The user can further narrow the search result to audio files within
a predetermined number of semitones of the project tone. Thus,
users need not waste time listening to loops that are completely
out of tone with their projects.
DETAILED DESCRIPTION
[0024] The invention comprises a method and apparatus for tagging
and locating audio data. Systems implementing the invention utilize
a search engine to locate audio files relevant to a particular
query. In the following description, numerous specific details are
set forth to provide a more thorough description of the present
invention. It will be apparent, however, to one skilled in the art,
that the present invention may be practiced without these specific
details. In other instances, well known features have not been
described in detail so as not to obscure the present invention. The
claims, however, are what define the meets and bounds of the
invention.
[0025] The search engine described herein is adapted in at least
one instance to locate audio files, but the concepts and ideas
conveyed herein are applicable to locating other types of data
files. When the invention is applied to software programs
configured to assist users with the process of creating music
(e.g., by using a set of pre-recorded audio files), the system is
adapted to allow the user to enter music specific queries. These
music specific queries are built using a constrained set of
keywords that is tightly coupled with the audio data the user is
attempting to locate. Users can, for example enter or select from
known keywords to search for specific audio files. Readers should
note, however, that the following description uses music
applications for purposes of example only. It will be apparent to
those of skill in the art that methods of this invention are
applicable to other applications as well.

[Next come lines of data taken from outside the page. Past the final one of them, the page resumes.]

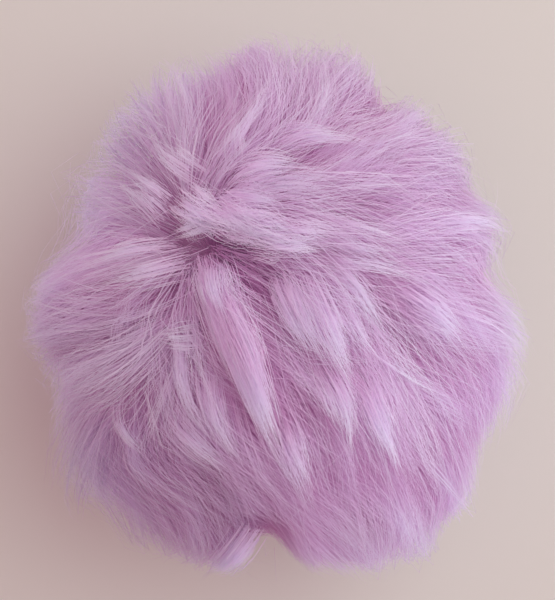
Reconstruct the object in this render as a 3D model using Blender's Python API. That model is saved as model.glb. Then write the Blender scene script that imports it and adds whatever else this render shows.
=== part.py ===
"""Faux-fur pom pom: one round ball of long pile, drawn in to a crown and lying on a small flat spot.

Metres, +Z up. The origin is the middle of the ball's plan, on the surface that it rests on, and
+Y is the long way of the plan. The pile is combed away from a crown that sits off the top of the
ball, towards -X and +Y, and it lies in layered, pointed locks. The body is a slightly flattened
ellipsoid: every lock, tuft and dent is a change of its radius, so the ball stays one closed solid.
"""

import math
from collections import namedtuple

import bmesh
import bpy
from mathutils import Matrix, Vector

MM = 0.001

# The body under the locks: half sizes of the ellipsoid, and the flat spot that it rests on.
HALF_WIDTH = 42.0 * MM
HALF_LENGTH = 45.5 * MM
HALF_HEIGHT = 38.5 * MM
FLAT_SPOT_RADIUS = 17.0 * MM
ICOSPHERE_LEVELS = 5

# The crown, where the pile parts: its place in plan, and the hollow there.
CROWN_X = -15.0 * MM
CROWN_Y = 14.0 * MM
CROWN_DEPTH = 3.0 * MM
CROWN_SPREAD = math.radians(9)

# The common locks, laid out on a spiral round the ball.
LOCK_COUNT = 64
LOCK_LENGTH = 31.0 * MM
LOCK_HALF_WIDTH = 7.0 * MM
LOCK_RISE = 4.0 * MM
LOCK_RISE_CHANGE = 1.0 * MM  # how much the rise varies
LOCK_RISE_STEP = 2.4  # phase of that change from one lock to the next, in radians
LOCK_TAPER = 0.75  # share of its width that a lock loses towards its tip
LOCK_TAPER_POWER = 1.5
SWIRL = math.radians(18)  # how far the combing turns round the crown

LOCK_BACK = -0.15  # where a lock starts to rise, as a share of its length from root to tip
LOCK_CREST = 0.7  # where it is highest
LOCK_END = 1.1  # where it has dropped to the body again

# Near the flat spot the pile is pressed smooth: the locks fade between these elevations.
PRESSED_BELOW = math.radians(-62)
FREE_ABOVE = math.radians(-38)

# The main locks on the upper side, each from its root to its tip in plan, in millimetres.
MainLock = namedtuple("MainLock", "root_x root_y tip_x tip_y rise half_width")
MAIN_LOCKS = (
    MainLock(-17, 13, -2, -21, 4.6, 8.0),  # the long middle lock
    MainLock(0, 8, 12, -8, 4.2, 6.5),  # its shorter neighbour
    MainLock(-18, 21, 11, 12, 5.0, 7.5),  # the fringe that hangs over both
    MainLock(-6, 27, 20, 26, 3.8, 8.0),
    MainLock(14, 8, 31, -12, 4.0, 8.0),
    MainLock(15, -12, 24, -34, 4.2, 7.0),
    MainLock(-25, -16, -7, -31, 3.8, 5.5),
    MainLock(-32, -2, -24, -25, 3.6, 6.5),
    MainLock(-22, 16, -38, 10, 3.6, 7.0),
    MainLock(2, -22, 8, -41, 3.8, 6.0),
)

# Tufts and notches of the plan's outline. Azimuth runs from +X towards +Y, in degrees; reach is
# in millimetres, below 0 for a notch, and spread is the half width in degrees.
Tuft = namedtuple("Tuft", "azimuth elevation reach spread")
TUFTS = (
    Tuft(88, 8, 2.6, 16),
    Tuft(106, 0, -3.2, 5),
    Tuft(120, 4, 1.6, 9),
    Tuft(153, 0, -1.4, 9),
    Tuft(184, -4, 0.8, 8),
    Tuft(220, 2, 2.6, 9),
    Tuft(248, 4, 3.4, 9),
    Tuft(267, 0, -2.8, 5),
    Tuft(294, 5, 5.0, 11),
    Tuft(331, 0, 0.6, 8),
    Tuft(32, 0, -0.8, 9),
)

FUR_COLOUR = (0.584, 0.342, 0.604, 1.0)
FUR_ROUGHNESS = 0.9
FUR_SHEEN = 0.6
SHARP_ANGLE = math.radians(50)  # the flat spot's rim is the only edge sharper than this

HALF_SIZES = Vector((HALF_WIDTH, HALF_LENGTH, HALF_HEIGHT))
MEAN_RADIUS = sum(HALF_SIZES) / 3
GOLDEN_ANGLE = math.pi * (3 - math.sqrt(5))

# A lock as the shape uses it: two directions from the middle of the ball, and sizes in metres.
Lock = namedtuple("Lock", "root tip rise half_width")


def smooth_step(low, high, value):
    """0 below low, 1 above high, and a smooth rise between them."""
    share = min(1.0, max(0.0, (value - low) / (high - low)))
    return share * share * (3 - 2 * share)


def body_radius(direction):
    """The ellipsoid's radius along a unit direction."""
    scaled = Vector(direction[axis] / HALF_SIZES[axis] for axis in range(3))
    return 1 / scaled.length


def upper_direction(x, y):
    """The direction from the middle of the ball to its upper side at a place in plan."""
    inside = max(0.0, 1 - (x / HALF_WIDTH) ** 2 - (y / HALF_LENGTH) ** 2)
    return Vector((x, y, HALF_HEIGHT * math.sqrt(inside))).normalized()


def combed_direction(root, crown):
    """The tip of a common lock: its root, moved away from the crown and a little round it."""
    axis = crown.cross(root).normalized()
    flow = axis.cross(root).normalized()
    flow.rotate(Matrix.Rotation(SWIRL, 3, root))
    reach = LOCK_LENGTH / MEAN_RADIUS
    return (root * math.cos(reach) + flow * math.sin(reach)).normalized()


def common_locks(crown):
    """Locks at even places on a spiral round the ball, with rises that change from one to the next."""
    locks = []
    for index in range(LOCK_COUNT):
        height = 1 - 2 * (index + 0.5) / LOCK_COUNT
        across = math.sqrt(1 - height * height)
        turn = index * GOLDEN_ANGLE
        root = Vector((across * math.cos(turn), across * math.sin(turn), height))
        rise = LOCK_RISE + LOCK_RISE_CHANGE * math.sin(LOCK_RISE_STEP * index)
        locks.append(Lock(root, combed_direction(root, crown), rise, LOCK_HALF_WIDTH))
    return locks


def main_locks():
    """The locks of the table, as directions and metres."""
    locks = []
    for row in MAIN_LOCKS:
        root = upper_direction(row.root_x * MM, row.root_y * MM)
        tip = upper_direction(row.tip_x * MM, row.tip_y * MM)
        locks.append(Lock(root, tip, row.rise * MM, row.half_width * MM))
    return locks


def lock_height(direction, lock):
    """How far a lock stands above the body: it swells from root to crest and drops past its tip."""
    run = lock.tip - lock.root
    along = (direction - lock.root).dot(run) / run.length_squared
    if not LOCK_BACK < along < LOCK_END:
        return 0.0
    line = (lock.root + run * along).normalized()
    aside = (direction - line).length * MEAN_RADIUS
    towards_tip = max(0.0, along / LOCK_END)
    half_width = lock.half_width * (1 - LOCK_TAPER * towards_tip**LOCK_TAPER_POWER)
    swell = smooth_step(LOCK_BACK, LOCK_CREST, along)
    drop = 1 - smooth_step(LOCK_CREST, LOCK_END, along)
    return lock.rise * swell * drop * math.exp(-((aside / half_width) ** 2))


def tuft_reach(direction):
    """What the tufts and notches of the outline add along a direction."""
    reach = 0.0
    for tuft in TUFTS:
        azimuth, elevation = math.radians(tuft.azimuth), math.radians(tuft.elevation)
        level = math.cos(elevation)
        centre = Vector((level * math.cos(azimuth), level * math.sin(azimuth), math.sin(elevation)))
        angle = direction.angle(centre)
        reach += tuft.reach * MM * math.exp(-((angle / math.radians(tuft.spread)) ** 2))
    return reach


def fur_radius(direction, crown, locks):
    """The ball's radius along a direction: the body, its highest lock, the tufts and the crown."""
    highest = max(lock_height(direction, lock) for lock in locks)
    highest *= smooth_step(PRESSED_BELOW, FREE_ABOVE, math.asin(direction.z))
    hollow = CROWN_DEPTH * math.exp(-((direction.angle(crown) / CROWN_SPREAD) ** 2))
    return body_radius(direction) + highest + tuft_reach(direction) - hollow


def flat_spot_height():
    """How far the flat spot lies below the middle of the ball."""
    return -HALF_HEIGHT * math.sqrt(1 - (FLAT_SPOT_RADIUS / HALF_WIDTH) ** 2)


def cut_flat_spot(shape):
    """Cuts the ball off level and closes the cut with one flat face."""
    geometry = shape.verts[:] + shape.edges[:] + shape.faces[:]
    cut = bmesh.ops.bisect_plane(
        shape,
        geom=geometry,
        plane_co=(0, 0, flat_spot_height()),
        plane_no=(0, 0, -1),
        clear_outer=True,
    )
    rim = [item for item in cut["geom_cut"] if isinstance(item, bmesh.types.BMEdge)]
    bmesh.ops.edgeloop_fill(shape, edges=rim)


def centre_in_plan(shape):
    """Moves the ball so that its plan is centred on the origin and its flat spot is at z = 0."""
    places = [vertex.co for vertex in shape.verts]
    middle_x = (min(p.x for p in places) + max(p.x for p in places)) / 2
    middle_y = (min(p.y for p in places) + max(p.y for p in places)) / 2
    bmesh.ops.translate(shape, verts=shape.verts, vec=(-middle_x, -middle_y, -flat_spot_height()))


def fur_material():
    """Soft lilac pile."""
    material = bpy.data.materials.new("lilac_fur")
    material.use_nodes = True
    shader = material.node_tree.nodes["Principled BSDF"]
    shader.inputs["Base Color"].default_value = FUR_COLOUR
    shader.inputs["Roughness"].default_value = FUR_ROUGHNESS
    shader.inputs["Metallic"].default_value = 0.0
    shader.inputs["Sheen Weight"].default_value = FUR_SHEEN
    return material


def fur_ball():
    """The whole pom pom as one closed solid."""
    crown = upper_direction(CROWN_X, CROWN_Y)
    locks = common_locks(crown) + main_locks()

    shape = bmesh.new()
    bmesh.ops.create_icosphere(shape, subdivisions=ICOSPHERE_LEVELS, radius=1.0)
    for vertex in shape.verts:
        direction = vertex.co.normalized()
        vertex.co = direction * fur_radius(direction, crown, locks)
    cut_flat_spot(shape)
    centre_in_plan(shape)
    bmesh.ops.recalc_face_normals(shape, faces=shape.faces)

    mesh = bpy.data.meshes.new("fur_ball")
    shape.to_mesh(mesh)
    shape.free()
    mesh.shade_smooth()
    mesh.set_sharp_from_angle(angle=SHARP_ANGLE)
    mesh.materials.append(fur_material())
    ball = bpy.data.objects.new("fur_ball", mesh)
    bpy.context.scene.collection.objects.link(ball)
    return ball


def main():
    for item in list(bpy.data.objects):
        bpy.data.objects.remove(item)
    fur_ball()


main()
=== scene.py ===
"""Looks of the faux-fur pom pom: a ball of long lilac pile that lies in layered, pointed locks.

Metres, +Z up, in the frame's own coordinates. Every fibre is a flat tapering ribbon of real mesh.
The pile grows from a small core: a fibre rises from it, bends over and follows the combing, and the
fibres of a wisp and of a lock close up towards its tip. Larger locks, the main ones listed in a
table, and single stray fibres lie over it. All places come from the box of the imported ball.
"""

import itertools
import math
from collections import namedtuple

import bmesh
import bpy
import numpy as np
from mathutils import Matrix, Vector
from mathutils.kdtree import KDTree


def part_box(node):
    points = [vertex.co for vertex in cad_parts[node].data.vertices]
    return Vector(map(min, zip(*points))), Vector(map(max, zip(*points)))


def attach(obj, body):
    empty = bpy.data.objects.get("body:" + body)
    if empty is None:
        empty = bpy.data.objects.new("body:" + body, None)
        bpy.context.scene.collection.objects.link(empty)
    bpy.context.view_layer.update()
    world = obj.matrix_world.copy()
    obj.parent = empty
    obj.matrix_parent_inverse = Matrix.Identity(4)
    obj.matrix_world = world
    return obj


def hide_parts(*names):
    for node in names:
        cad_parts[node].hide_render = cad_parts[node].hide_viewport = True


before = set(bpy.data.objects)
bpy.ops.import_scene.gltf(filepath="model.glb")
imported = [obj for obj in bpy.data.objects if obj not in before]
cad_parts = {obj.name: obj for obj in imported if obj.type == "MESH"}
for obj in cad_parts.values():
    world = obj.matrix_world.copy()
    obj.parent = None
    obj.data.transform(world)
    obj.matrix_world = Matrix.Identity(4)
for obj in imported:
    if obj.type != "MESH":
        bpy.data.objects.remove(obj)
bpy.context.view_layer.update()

MM = 0.001
LOW, HIGH = (np.array(corner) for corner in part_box("fur_ball"))
RNG = np.random.default_rng(20)

# ---- The ball's build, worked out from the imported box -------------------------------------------
PILE_DEPTH = 18.0 * MM  # from the core to the outside of the pile
CORE_DROP = 2.0 * MM  # the core sinks a little into the pile under it
FLOOR_GAP = 0.4 * MM  # the lowest pile lies this far above the table
SPLAY = 0.6  # pile that is pressed onto the table moves outwards by this share of the press
RIM = 0.985  # laid locks fall off the ball's side from this share of its half width
RIM_FALL = 30.0 * MM
HALF = (HIGH - LOW) / 2
CORE = HALF - PILE_DEPTH
OUTSIDE = HALF * np.array((1.02, 1.0, 1.0))  # the ends of the pile stand a little past the solid
CENTRE = (LOW + HIGH) / 2 - np.array((0.0, 0.0, CORE_DROP))

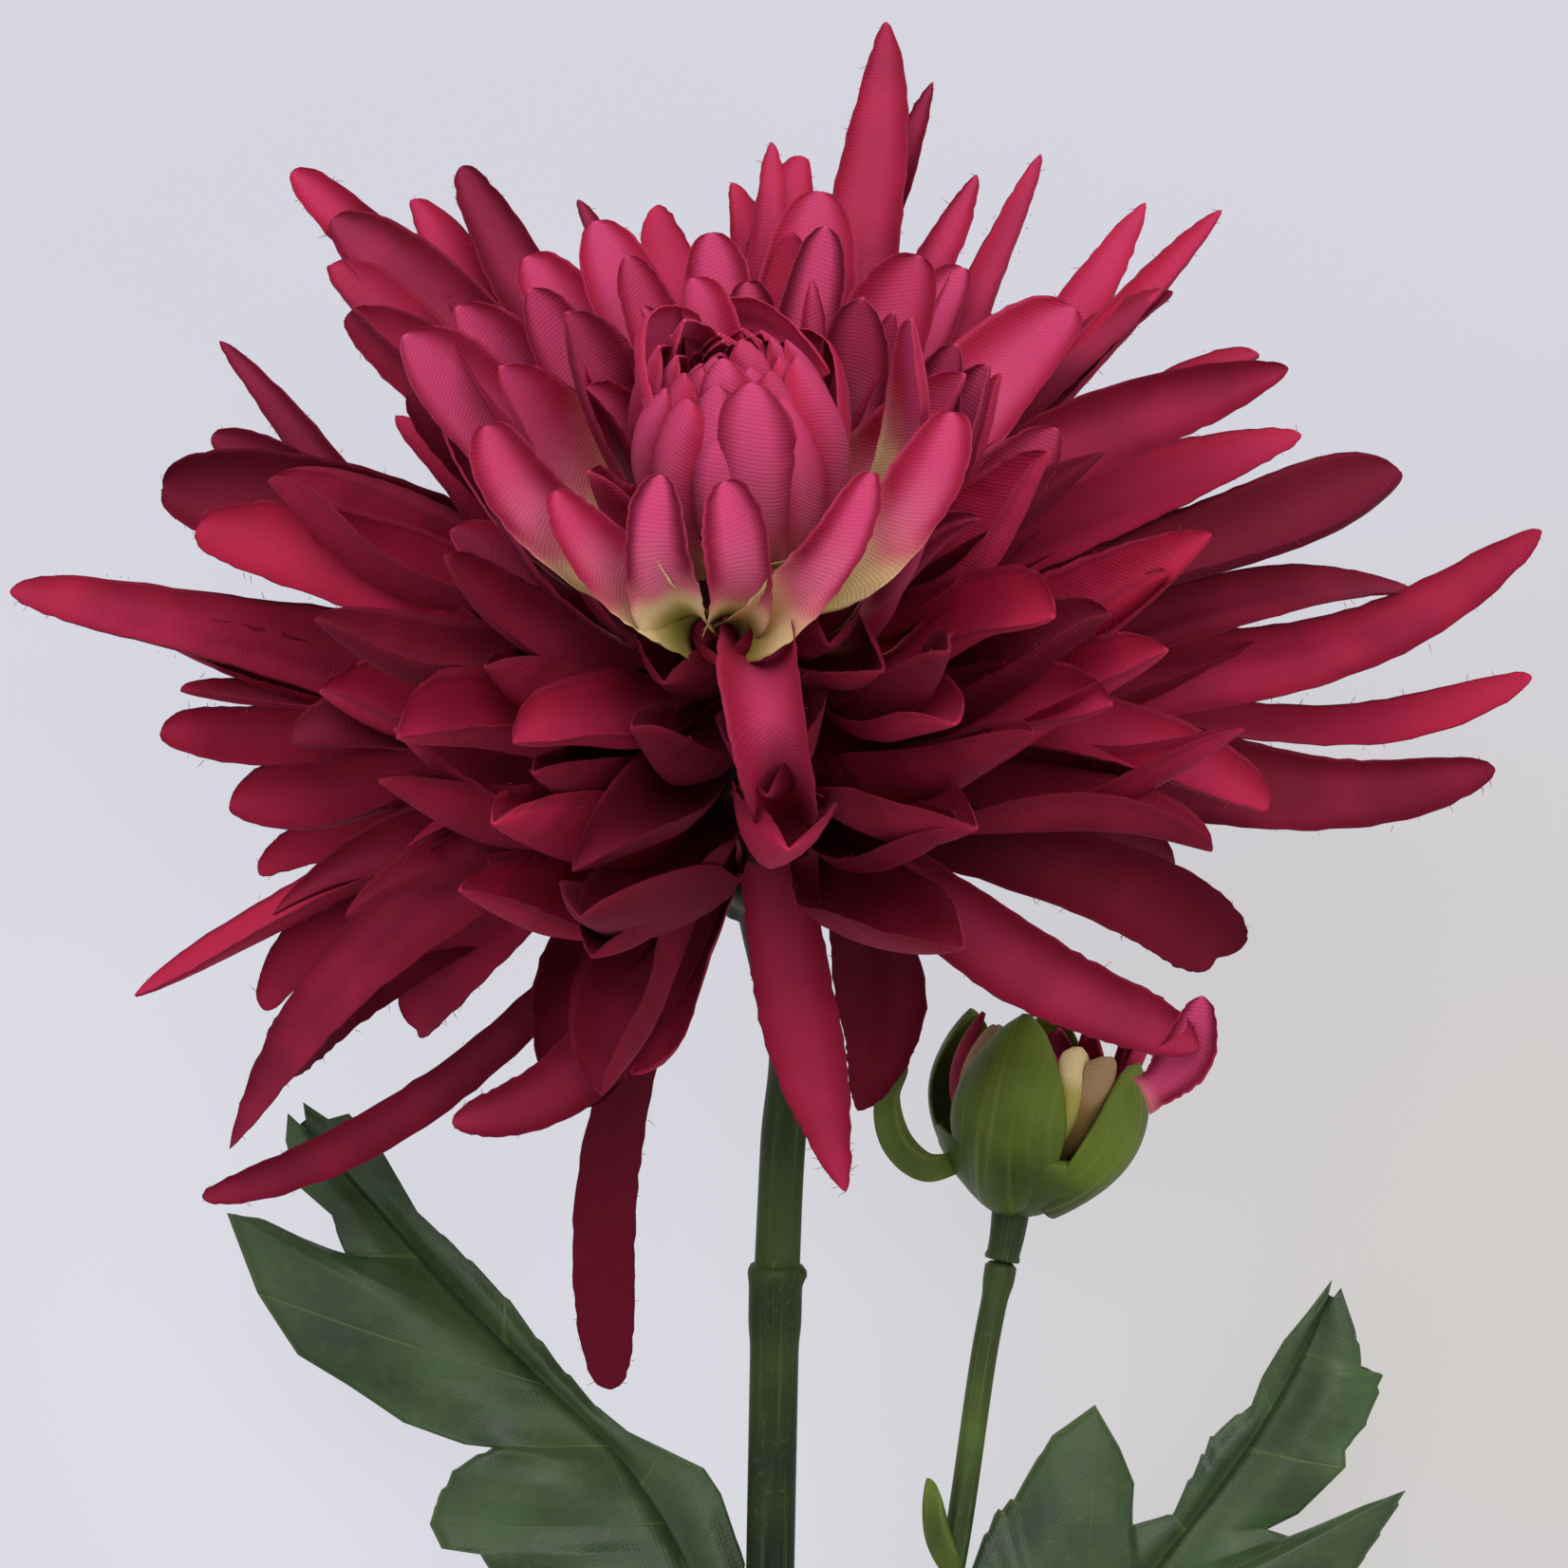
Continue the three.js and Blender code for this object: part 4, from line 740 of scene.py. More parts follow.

[0026] The search engine configured in accordance with one
embodiment of the invention is designed to locate a type of audio
file referred to as a "loop." Loops are music segments that
seamlessly merge at the beginning and end of the file so that
during playback the file can be repeated numerous times with
hitting an end point. Embodiments of the present invention
implement a mechanism for enabling users to locate audio files such
as loop files without knowing the name of the file itself or having
to manually play the file. In prior art systems users that are, for
example, looking for an audio file that contains rhythmic guitar
music may have to listen to many different rhythmic guitar loops in
order to identify the appropriate loop for their application. The
invention enables such users to locate what they are looking for
without requiring the user to engage in an extensive trial and
error process for purposes of determining an appropriate set of
keywords. For instance, a user looking for rhythmic guitar loops of
a certain note may be able to narrow the search results to contain
only rhythmic guitar loops and further define the search to find
loops within one to two notes of the desired note.
[0027] This and other searching functionality is accomplished in
one embodiment of the invention by utilizing a tagging technique to
build an index that associates a set of audio files with a number
of musically distinct classifications. When queried, a search
engine utilizes this index to locate audio files that fall within
the parameters of the query. A query building tool that is tightly
coupled with the index is presented to the user via a Graphical
User Interface. In contrast to prior art search engines which hide
the index, embodiments of the present invention make a portion of
the index available to the user as part of the query building tool.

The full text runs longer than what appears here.